Anyway I just read Steve Wrights reply and felt that there were things to further add and also to explain.
In Steve's reply he mentions the Neuman U-87 and the AKG C-414 as well as the RCA 77...these are all fine microphones for trumpet with the latter a little schetchy due to the age of the microphone and who knows what condition the one you might use is REALLY in!! These aforementioned microphones are not your project studio microphones either due to the price associated with them. They ARE extremely good and recomended in the horn recording process if available! Some other more affordable microphones include the RODE NT 1 and NT 2, the LAWSON Tube microphone, The Groove Tubes series ( they all are fine!!), Audio Technica's 4033, and 4050 microphones and my favorite the CAD Equitek E-100, 200 and 300. If you are looking to additionally add a room
ambience Stereo mic. pair...I would use either the SONY or Shure Bro. VP-88. These are wonderful for getting off-axis sound or Out-front ( say maybe 8 or 10 feet) sound. I have not used the Soundelux U series microphones but have heard from various engineers that they are superior microphones as well. I personally use the CAD E-100 for ALL horns that I record as it will accept and handle large SPL's, (Sound Pressure Levels) we all know trumpets as well as other comparable horns will knock out some of those!!!!

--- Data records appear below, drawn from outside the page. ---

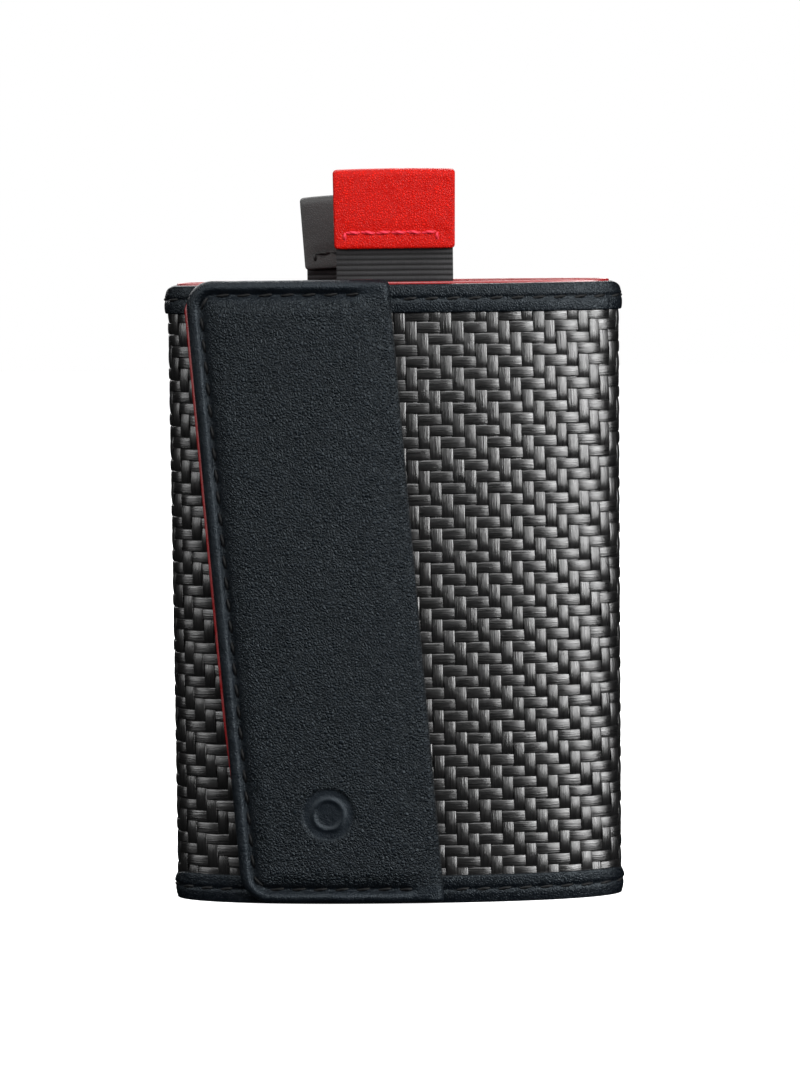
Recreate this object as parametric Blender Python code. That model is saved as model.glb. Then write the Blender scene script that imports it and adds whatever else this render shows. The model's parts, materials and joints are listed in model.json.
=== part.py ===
"""Slim upright card wallet: a woven sleeve with leather trims, two card pockets, two pull tabs on
ribbons that lift the cards, and a slanted magnetic flap on the front.

Frame: +X to the right, +Y to the back, +Z up, in metres. The origin is the centre of the flat base.
"""

import math

import bmesh
import bpy
from mathutils import Matrix, Vector

MM = 0.001

# A bank card stands in each pocket on its short edge, so it sets the size of the wallet.
CARD_WIDTH = 54.0 * MM
CARD_HEIGHT = 85.6 * MM

# The sleeve. Its plan is a superellipse, and "inset" is a distance in from the outside of the trims.
HALF_WIDTH = CARD_WIDTH / 2 + 7.2 * MM
HALF_DEPTH = 8.6 * MM
ROUNDNESS = 2.3
TRIM_TOP = CARD_HEIGHT + 6.8 * MM
LINING_TOP = TRIM_TOP + 0.6 * MM
TRIM_HEIGHT = 4.2 * MM
TURNED_EDGE = 2.6 * MM
CORNER_RADIUS = 2.0 * MM
GAP = 0.2 * MM
OUTLINE_STEPS = 72

# Each layer of the wall, as inset of its outer face and its thickness.
TRIM_LAYER = (0.0 * MM, 0.5 * MM)
PANEL_LAYER = (0.7 * MM, 0.6 * MM)
BOARD_LAYER = (1.5 * MM, 0.3 * MM)
LINING_LAYER = (2.0 * MM, 0.5 * MM)
BASE_THICKNESS = 1.4 * MM
DIVIDER_THICKNESS = 0.7 * MM
DIVIDER_TOP = TRIM_TOP - 3.0 * MM
SIDE_SEAM = 0.3 * MM

# Ribbons and tabs. The red tab serves the front pocket and the black tab the rear one.
RIBBON_WIDTH = 17.2 * MM
RIBBON_THICKNESS = 0.3 * MM
RIBBON_CLEARANCE = 0.1 * MM
FRONT_PULL = (0.3 * MM, -5.6 * MM)
REAR_PULL = (-4.3 * MM, 5.4 * MM)
ANCHOR_TOP = 84.0 * MM
TACK_THICKNESS = 0.15 * MM
TACK_HEIGHT = 1.2 * MM
TACK_SIDE_MARGIN = 1.5 * MM
TACK_DROP = 2.5 * MM
TAB_LEATHER = 0.8 * MM
TAB_WIDTH = 18.0 * MM
RED_TAB_SPAN = (97.6 * MM, 109.4 * MM)
BLACK_TAB_SPAN = (94.8 * MM, 105.8 * MM)
TAB_SEAM_RISE = 2.6 * MM
TAB_SEAM_MARGIN = 1.0 * MM
THREAD_RADIUS = 0.15 * MM

# The flap is a slanted strip. Its hinge edge leans to the left as it rises.
FLAP_WIDTH = 30.2 * MM
FLAP_BOTTOM = 0.4 * MM
FLAP_TOP = LINING_TOP
FLAP_CORNER = 3.8 * MM
HINGE_X_LOW = 5.65 * MM
HINGE_X_HIGH = -1.65 * MM
ROLL_RADIUS = 1.05 * MM
HINGE_STANDOFF = 1.25 * MM
FLAP_LINING_STANDOFF = (0.3 * MM, 0.45 * MM)
FLAP_BOARD_STANDOFF = (0.95 * MM, 0.4 * MM)
FLAP_LEATHER_STANDOFF = (1.55 * MM, 0.8 * MM)
FLAP_FLATNESS = 2.4 * MM
FLAP_SEAM_INSET = 2.3 * MM
FLAP_SEAM_END = 1.5 * MM
FLAP_SEAM_STEP = 4.0 * MM
FLAP_BOARD_MARGIN = 1.2 * MM
FLAP_ANGLES = (186.0, 292.0)
RED_EDGE = 0.45 * MM
MAGNET_RADIUS = 3.0 * MM
MAGNET_THICKNESS = 0.4 * MM
MAGNET_CLEARANCE = 0.6 * MM
MAGNET_HOLE_DEPTH = 3.0 * MM
MAGNET_INSET = 8.0 * MM
MAGNET_HEIGHTS = {"lower": 27.0 * MM, "upper": 68.0 * MM}
MARK_RADIUS = 3.9 * MM
MARK_CUT = 0.5 * MM
MARK_X = -10.5 * MM
MARK_Z = 14.0 * MM
HINGE_STRIP_THICKNESS = 0.4 * MM
HINGE_STRIP_WIDTH = 9.0 * MM
HINGE_STRIP_ANGLES = (240.0, 290.0)

# Stitching round the trims, and how far cutters reach past what they cut.
TOP_SEAM_DROP = 2.3 * MM
BOTTOM_SEAM_RISE = 2.1 * MM
CUTTER_MARGIN = 1.0 * MM
CUTTER_DEPTH = 30.0 * MM

COLOURS = {
    "carbon_weave": ((0.045, 0.045, 0.048), 0.38, 0.0),
    "black_leather": ((0.018, 0.020, 0.023), 0.55, 0.0),
    "red_leather": ((0.58, 0.014, 0.010), 0.50, 0.0),
    "red_lining": ((0.42, 0.012, 0.014), 0.55, 0.0),
    "black_ribbon": ((0.026, 0.025, 0.028), 0.70, 0.0),
    "black_thread": ((0.012, 0.013, 0.014), 0.60, 0.0),
    "red_thread": ((0.65, 0.03, 0.06), 0.50, 0.0),
    "divider_fabric": ((0.02, 0.02, 0.022), 0.80, 0.0),
    "shield_board": ((0.50, 0.50, 0.52), 0.35, 0.9),
    "magnet_steel": ((0.55, 0.55, 0.57), 0.30, 1.0),
}


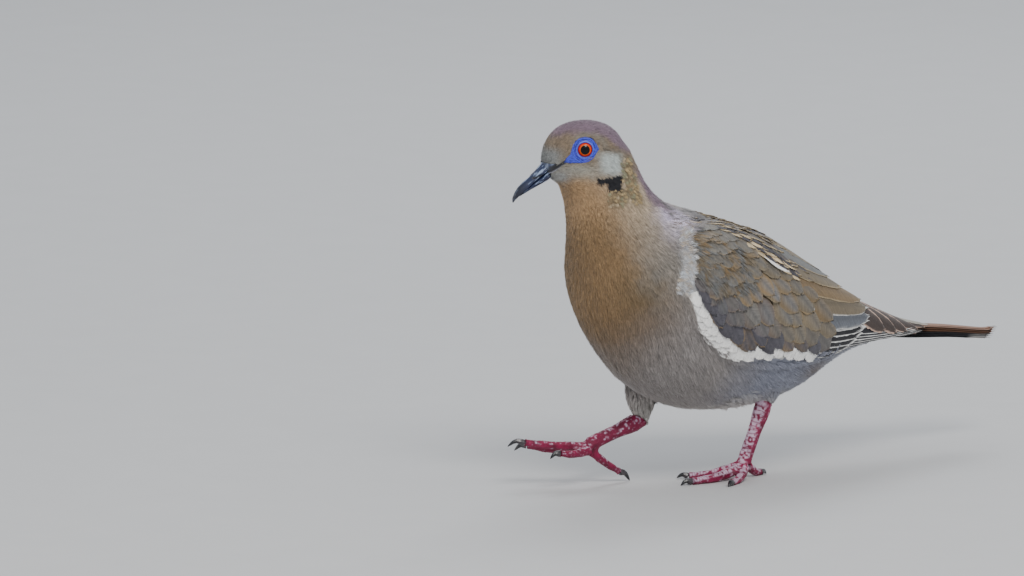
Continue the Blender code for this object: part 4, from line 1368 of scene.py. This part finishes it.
def build_bill_root():
    """The bare horn from the bill back to the corners of the mouth."""
    co, faces = remeshed(["head"], 0.4, 0.0, 3)
    normal = normals_of(co, faces)
    inside = bill_skin(co) | bill_skin(co + 0.5 * UP) | bill_skin(co - 0.5 * UP)
    used, faces = np.unique(faces[inside[faces].all(1)], return_inverse=True)
    co, normal = co[used], normal[used]
    fore, _, up = head_place(co)
    over = gape_line(fore, up) + 0.15 * noise(co, 1.0, 51)
    grain = noise(co * (1.0, 1.0, 0.5), 1.0, 52)
    colour = mix(lin(52, 64, 92), lin(150, 164, 188), np.clip(0.2 + 0.8 * grain, 0, 1))
    colour = mix(colour, lin(22, 22, 30), (1 - step(14.0, 17.5, fore)) * (1 - step(1.8, 2.8, over)))
    colour = mix(colour, lin(178, 178, 188), (1 - step(-1.2, -0.5, over)) * 0.85)
    # Black along the closed mouth's line, which is also pressed in: painted shade in its crease.
    lips = blob((over, 0.35 + 0.3 * (fore < 13.5)), power=4)
    colour = mix(colour, BLACK, lips)
    co = co + normal * (0.12 + 0.06 * grain - 0.25 * lips)[:, None]
    make("bill_root", co, [faces.reshape(-1, 3)], [HORN], colour)


def spokes(turn, fore, up):
    """Directions across an eye, at angles from forward."""
    return np.cos(turn)[..., None] * fore + np.sin(turn)[..., None] * up


def build_eye(name, side):
    """An eyeball with a slightly raised cornea: pupil, orange iris that reddens outward, dark rim."""
    gaze, fore, up = eye_axes(side)
    tilt = np.radians(np.concatenate([np.linspace(0, 60, 49), np.linspace(64, 180, 20)]))
    turn = np.linspace(0, 2 * math.pi, 73)[:-1]
    a, b = np.meshgrid(tilt, turn, indexing="ij")
    swell = 1 + 0.05 * blob((a, 0.55))
    ring = EYE_R * np.sin(a)
    direction = np.cos(a)[..., None] * gaze + np.sin(a)[..., None] * spokes(b, fore, up)
    co = EYES[side] + direction * (EYE_R * swell)[..., None]
    grain = noise(np.stack([np.cos(b) * 7, np.sin(b) * 7, ring * 0.5], -1), 1.0, 40)
    black, orange, red, deep = lin(4, 4, 5), lin(244, 112, 12), lin(226, 56, 6), lin(180, 28, 8)
    iris = mix(red, deep, np.clip(step(2.45, 3.0, ring) + 0.3 * grain, 0, 1))
    iris = mix(orange, iris, step(2.04, 2.4, ring))
    colour = mix(black, iris, step(1.95, 2.06, ring))
    colour = mix(colour, black, step(2.94, 3.04, ring))
    faces = quads(len(tilt), len(turn), ring=(0, 1), flip=side < 0)
    make(f"eyeball_{name}", co.reshape(-1, 3), [faces], [EYE], colour.reshape(-1, 3), [f"eye_{name}"])


ORBIT_RINGS = (6.4, 7.6, 8.8, 10.0, 11.4)       # where the head's surface is read round an eye


def head_round_eye(side, turn, radius):
    """How far the head's surface stands out along the gaze, at angles and distances from the eye's middle."""
    gaze, fore, up = eye_axes(side)
    start = 15.0                    # outside the head
    levels = []
    for distance in ORBIT_RINGS:
        heights = np.zeros(len(turn))
        for i, spoke in enumerate(spokes(turn, fore, up)):
            outside = EYES[side] + spoke * distance + gaze * start
            hit = OUTER_TREE.ray_cast(Vector(outside), Vector(-gaze), 2 * start)
            heights[i] = start - hit[3] if hit[0] is not None else 0.0
        for _ in range(6):
            heights = (np.roll(heights, 1) + heights * 2 + np.roll(heights, -1)) / 4
        levels.append(heights[:, None])
    near, second = ORBIT_RINGS[:2]
    height = levels[0] + (levels[0] - levels[1]) / (second - near) * (near - np.minimum(radius, near))
    for k in range(1, len(ORBIT_RINGS)):
        before, after = ORBIT_RINGS[k - 1:k + 1]
        height = height + (levels[k] - levels[k - 1]) * np.clip((radius - before) / (after - before), 0, 1)
    return height


def build_orbit(name, side):
    """Bare blue skin round the eye, with a lid rim, wrinkles and a strip toward the gape."""
    gaze, fore, up = eye_axes(side)
    turn = np.linspace(0, 2 * math.pi, 145)[:-1]
    inner = 3.0
    b, s = np.meshgrid(turn, np.linspace(0, 1, 26), indexing="ij")
    radius = inner + (bare_edge(turn)[:, None] + 0.5 - inner) * s ** 1.15
    ball = np.sqrt(np.maximum((EYE_R + 0.14) ** 2 - np.minimum(radius, EYE_R) ** 2, 0))
    blend = step(3.3, 4.9, radius)
    height = ball * (1 - blend) + head_round_eye(side, turn, radius) * blend
    folds = 0.16 * np.sin((radius - 3.9 + 0.25 * np.sin(b * 5)) * 7.5)
    folds = folds * step(3.8, 4.2, radius) * (1 - step(5.2, 6.0, radius))
    lid = 0.28 * blob((radius - 3.4, 0.3))
    height = height + lid + folds + 0.3 * step(0.0, 0.25, s) * (1 - step(0.86, 1.0, s))
    height = height - 0.5 * step(0.94, 1.0, s)      # the outer rim is tucked into the skin
    co = EYES[side] + spokes(b, fore, up) * radius[..., None] + height[..., None] * gaze
    co[:, 0] -= gaze * 0.3          # the inner rim is tucked in behind the eyeball's surface
    wrinkle = noise(co * (1.0, 1.0, 2.0), 0.7, 41)
    cobalt, deep, pale, black = lin(58, 74, 216), lin(28, 36, 130), lin(146, 156, 236), lin(12, 12, 18)
    # Painted shade and light: the blue is darker in the hollows between the folds and lighter on their
    # crests.
    colour = mix(cobalt, deep, np.clip(0.3 + 0.9 * wrinkle - folds * 4, 0, 1))
    colour = mix(colour, deep * 0.5, 0.7 * step(8.2, 10.5, radius))
    colour = mix(colour, pale, 0.6 * blob((radius - 3.6, 0.2)))
    colour = mix(colour, black, 1 - step(3.05, 3.35, radius))
    faces = quads(*radius.shape, ring=(1, 0), flip=side > 0)
    make(f"orbit_{name}", co.reshape(-1, 3), [faces], [SKIN], colour.reshape(-1, 3),
         [f"lids_{name}"])


# ---------------------------------------------------------------- putting the coat on

BILL_BASE = spot("bill_upper", 0.9, 0.5, 0.8)


def kept_clear(p):
    """True on the bare skin of the head."""
    return bare(p) | bill_skin(p)


def head_coat():
    """Very short feathers, longer away from the bill."""
    def zone(p):
        return (along(p)[0] < 30) & ~kept_clear(p)

    def gap(p):
        return (0.48 + 0.012 * np.linalg.norm(p - BILL_BASE, axis=1)) * THIN

    p, n = plant(zone, gap, 60000, 1)
    far = np.linalg.norm(p - BILL_BASE, axis=1)
    tufts("head_feathers", p, n, 1.2 + 0.075 * far, 0.45 + 0.012 * far, 9, 0.08, 0.2, 101,
          avoid=kept_clear, contrast=0.12)


def neck_coat(name, side, seed):
    """Neck and breast, as far back as the wings' front."""
    def zone(p):
        where = along(p)[0]
        return (where >= 28) & (where < 76) & ~under_wing(p) & (p[:, 2] > 60)

    p, n = plant(zone, 1.08 * THIN, 50000, seed, side)
    size = step(28, 70, along(p)[0])
    near_wing = step(WING_FROM - 4, WING_FROM + 4, p[:, 0])
    tufts(f"neck_feathers_{name}", p, n, 3.2 + 3.4 * size, 0.95 + 0.35 * size, 18,
          0.12 + 0.45 * near_wing, 0.22, 100 + seed, contrast=0.16, avoid=on_band)


def edge_coat(name, side, seed):
    """Loose pale feathers along the front edge of the wing."""
    def zone(p):
        angle = wing_angle(p)
        return (np.abs(p[:, 0] - coat_front(angle) + 1.4) < 2.2) & (angle > 50) & (angle < 103)

    p, n = plant(zone, 1.1 * THIN, 12000, seed, side)
    colour = mix(EDGE_PALE, NECK_SIDE, np.random.default_rng(seed).uniform(0.1, 0.95, len(p)))
    way = flat_on(n, np.array([1.0, 0.0, -0.35]))
    tufts(f"edge_feathers_{name}", p, n, 4.56, 1.24, 14, 0.74, 0.24, 150 + seed,
          colour=colour, contrast=0.16, ruffle=0.25, way=way)


def bend_coat(name, side, seed):
    """Small soft feathers over the bend of the wing, where no single covert shows."""
    def zone(p):
        w = (p[:, 0] - WING_FROM) / (WING_TO - WING_FROM)
        angle = wing_angle(p)
        rear = np.interp(angle, (20, 34, 46, 60, 74, 86), (0.22, 0.22, 0.25, 0.24, 0.18, 0.10))
        return (w > 0.02) & (w < rear + 0.05 * noise(p, 5.0, 65)) & (angle < 88) & (angle > 16)

    p, n = plant(zone, 1.4 * THIN, 12000, seed, side)
    angle = wing_angle(p)
    ahead = flat_on(n, REARWARD)
    down = np.cross(n, ahead) * -side
    lean = np.radians(np.interp(angle, (20, 40, 60, 86), (16, 30, 46, 60)) + 10 * noise(p, 6.0, 61))
    way = ahead * np.cos(lean)[:, None] + down * np.sin(lean)[:, None]
    pick = noise(p, 3.4, 62) + 0.5 * noise(p, 1.6, 63)
    colour = mix(COVERT_GREY * 0.95, COVERT, step(-0.5, 0.4, pick))
    colour = mix(colour, COVERT_BROWN, step(0.3, 0.9, pick + 0.3 * noise(p, 8.0, 64)))
    colour = mix(colour, mix(BACK, COVERT_GREY, 0.4), 1 - step(26, 44, angle))
    colour = mix(colour, SLATE, step(84, 92, angle + 4 * pick))
    size = np.abs(pick)
    tufts(f"bend_feathers_{name}", p, n, 6.4 + 1.2 * size, 1.0, 14, 0.3 + 0.3 * size, 0.34,
          120 + seed, colour=colour, contrast=0.12, ruffle=0.14, way=way)


def body_coat(name, side, seed):
    """Belly, flanks, vent and the feathered part of the legs."""
    def zone(p):
        return (along(p)[0] >= 74) & ~under_wing(p)

    p, n = plant(zone, 1.3 * THIN, 60000, seed, side)
    where, _, angle, _ = along(p)
    leg = on_shank(p)
    length = np.where(leg, 4.4, 6.4 + 0.02 * (where - 74))
    tufts(f"body_feathers_{name}", p, n, length, np.where(leg, 0.7, 1.25), 18,
          0.2 + 0.25 * step(150, 175, angle), 0.25, 100 + seed, ruffle=0.09, contrast=0.17, avoid=on_band)


def loose_coat():
    """Loose tufts that hang from the belly beside the legs."""
    behind_right = spot("shank_right", 0.9, 0.5, 0.75)
    before_left = spot("shank_left", 0.0, 0.5, 0.9) - 15.0 * REARWARD
    places = np.array([behind_right, before_left])

    def zone(p):
        return (np.linalg.norm(p[:, None] - places, axis=2).min(1) < 9.0) & (along(p)[2] > 140)

    p, n = plant(zone, 1.7 * THIN, 3000, 9)
    way = unit(np.array([0.75, 0.0, -0.55]) + 0.25 * np.random.default_rng(9).normal(0, 1, p.shape))
    tufts("loose_feathers", p, n, 6.5, 0.9, 12, 1.3, 0.3, 140,
          colour=mix(markings(p) * 1.15, SHANK_PALE, 0.25), way=flat_on(n, way), ruffle=0.2)


def build_coat():
    """The short feathers of head, neck, body and legs. Each kind has one seed for each side."""
    head_coat()
    pairs = ((neck_coat, (2, 12)), (edge_coat, (21, 22)), (bend_coat, (7, 8)), (body_coat, (3, 4)))
    for build, seeds in pairs:
        for (name, side), seed in zip(SIDES.items(), seeds):
            build(name, side, seed)
    loose_coat()


# ---------------------------------------------------------------- stage

def build_floor():
    """A plain grey floor."""
    m, tree, shader = material("floor")
    places = node(tree, "ShaderNodeTexCoord")
    grain = node(tree, "ShaderNodeTexNoise", in_Scale=40.0, in_Detail=4.0)
    tree.links.new(places.outputs["Object"], grain.inputs["Vector"])
    shade = node(tree, "ShaderNodeMapRange", in_To_Min=0.57, in_To_Max=0.6)
    tree.links.new(grain.outputs["Fac"], shade.inputs["Value"])
    tree.links.new(shade.outputs[0], shader.inputs["Base Color"])
    shader.inputs["Roughness"].default_value = 0.8
    mesh = bpy.data.meshes.new("floor")
    half = 6.0
    corners = [(x * half, y * half, 0) for x, y in ((-1, -1), (1, -1), (1, 1), (-1, 1))]
    mesh.from_pydata(corners, [], [(0, 1, 2, 3)])
    mesh.materials.append(m)
    put("floor", mesh)


def build_lamp(name, place, aim, size, power, colour):
    """A square soft lamp, aimed at a place."""
    data = bpy.data.lights.new(name, "AREA")
    data.size = size
    data.energy = power
    data.color = colour
    lamp = put(name, data)
    lamp.location = place
    lamp.rotation_euler = (Vector(aim) - Vector(place)).to_track_quat("-Z", "Y").to_euler()


def build_camera():
    """A long lens, low and from the front left."""
    azimuth, elevation, distance = math.radians(-38), math.radians(9), 6.0
    level = np.array([math.sin(azimuth), -math.cos(azimuth), 0.0])
    back = level * math.cos(elevation) + UP * math.sin(elevation)
    right = np.array([math.cos(azimuth), math.sin(azimuth), 0.0])
    foot = np.array([-0.0326, 0.0, 0.0])
    aim = foot - right * 0.0818 + np.cross(back, right) * 0.0829
    camera = put("camera", bpy.data.cameras.new("camera"))
    camera.data.sensor_width = 36.0
    camera.data.lens = 485.0
    camera.data.clip_end = 40.0
    camera.location = aim + back * distance
    camera.rotation_euler = Vector(-back).to_track_quat("-Z", "Y").to_euler()
    bpy.context.scene.camera = camera


def build_stage():
    """Floor, sky, lamps and camera. They are no part of the object."""
    build_floor()
    world = bpy.data.worlds.new("studio")
    world.use_nodes = True
    sky = world.node_tree.nodes["Background"]
    sky.inputs["Color"].default_value = (0.78, 0.82, 0.88, 1)
    sky.inputs["Strength"].default_value = 0.75
    bpy.context.scene.world = world
    build_lamp("key", (-0.5, -1.4, 1.6), (0, 0, 0.08), 0.8, 26, (1.0, 0.97, 0.93))
    build_lamp("rim", (1.0, 0.9, 1.5), (0, 0, 0.1), 0.9, 14, (0.94, 0.97, 1.0))
    build_lamp("fill", (-1.45, 0.4, 0.2), (-0.05, 0, 0.06), 0.7, 5.5, (1.0, 0.95, 0.89))
    build_camera()


build_skin()
build_bill("bill_upper")
build_bill("bill_lower")
build_bill_root()
build_claws("left")
build_claws("right")
for NAME, SIDE in SIDES.items():
    build_eye(NAME, SIDE)
    build_orbit(NAME, SIDE)
    build_wing(NAME, SIDE, 50 + 10 * SIDE)
build_tail()
build_rump()
build_scallops("left", SIDES["left"], 95)
build_scallops("right", SIDES["right"], 96)
build_coat()
build_stage()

To address the Digital recording and the "lack" of warmth...Well most of us grew up listening to Albums...Tapes...45's and 8 Track tapes. Those mediums could only capture "part" of what the performer was playing as the frequency spectrum was not serviced completely. Some of the "older" microphones were not designed to be recorded using such a high tech. format thus the microphone's inherent flaws show themselves. Our ears were and have
been only accustomed to hearing part of the recorded frequency range as well and sometimes with the new CD and other digital platforms....it seems harsh to our ears..as we are not used to hearing those frequencies coming out of a
recorded medium. ( I hope I'm not rambling..it's hard to describe and explain this so that ALL, regardless of experience, may understand ) Sometimes faulty recording techniques can cause an undesired result regardless of the
Now I shall share a small fragment of placement knowledge I have found to work best while recording trumpets. First of all...make sure the microphone is situated where the performer is very comfortable playing. A consistent signal is VERY important in capturing the sound. Next place the microphone about 12 inches ( 1 foot) away from the end of the trumpet. At this time have the performer play as loudly as he/she will play during the session....use the attenuator (trim) control on the console (mic/pre) to turn down the input so as to prevent any and all overloaded signal (clipping). Try to keep the signal going in as HOT (loud) as possible without clipping (overloading). The next thing is EXTREMELY important....RECORD THE TRUMPET WITH NO EQUILIZATION. This will allow you to affect the sound in an objective way LATER. It also has been my experience that recording FLAT (without EQ) will stabilize the input and gain control in the Console or Mic/pre.
I think have have gone REALLY LONG on this....but have been rather thorough. If anyone has further questions regarding this subject...Equipment questions..Microphone questions or whatever...just E-mail me at
RMBSAX@AOL.COM (MARK BLACK)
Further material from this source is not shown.